В этой связи принципиально важно обратить внимание не только на отсутствие у Иисуса интереса к захвату светской власти, но и на то, что еврейские иерархи это осознавали. Он мог войти в Иерусалим как Мессия. Но не в том понимании, которое господствовало тогда в Иудее. И не как Царь, рассчитывающий обрести реальную политическую власть. А тем более захватить ее насильственным путем. Наоборот, когда (после явленного Иисусом чуда умножения хлебов) люди решили вознести Его на реальный трон, Иисус «узнав, что хотят придти, нечаянно взять Его и сделать царем» (Ин. 6:15), вынужден был поспешно удалиться. По той же причине Иисус остановил Петра, выхватившего во время Его ареста меч. Брюс М. Мецгер писал: «Это было Его прямым нет политическому и военному мессианизму».
В словах Иисуса, обращенных к людям, отсутствовали призывы к захвату власти и мятежам. Самое удивительное, что в Его словах вообще сложно выделить какую-то крамольную новизну. Как писал Гельмут Тилике, Иисус «не произнес практически ни единого слова, которое нельзя было бы прочесть в раввинистической литературе до него, причем почти в той же форме».
Большинство ключевых христианских понятий действительно можно найти в Ветхом Завете, особенно в книгах Даниила, Захарии, Исайи и Псалмах.
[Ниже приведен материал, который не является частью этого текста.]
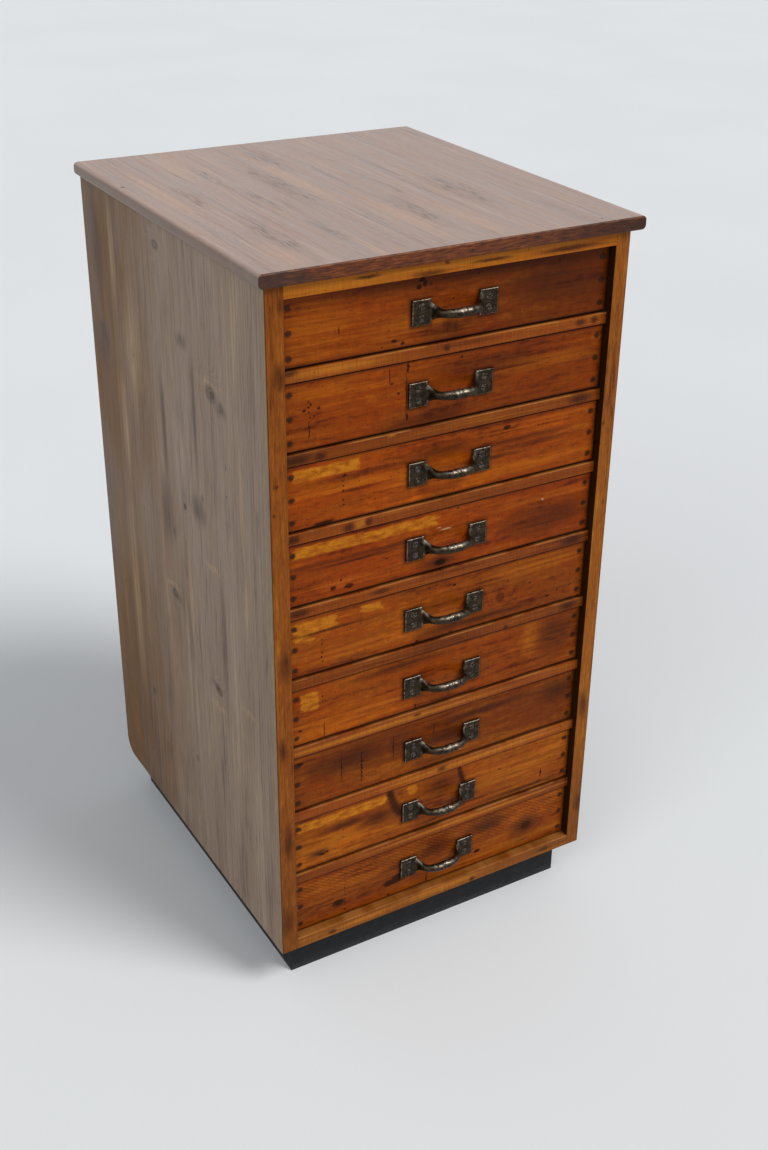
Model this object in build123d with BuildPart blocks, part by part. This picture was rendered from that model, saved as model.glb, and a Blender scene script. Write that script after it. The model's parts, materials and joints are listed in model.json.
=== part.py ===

То есть многие кирпичи, заложенные Иисусом в фундамент христианского здания, вначале обжигались в иудейской печи. Вместе с тем, Он каким-то непостижимым образом сумел придать ветхозаветным нормам совершенно иной, качественно новый смысл. Эта непостижимость завораживает скромный проповедник из Галилеи, рассказывавший простым людям не всегда понятные для них притчи и совершавший различные чудеса и исцеления, в итоге сотворил самое великое чудо: мир уверовал в Него. Почему?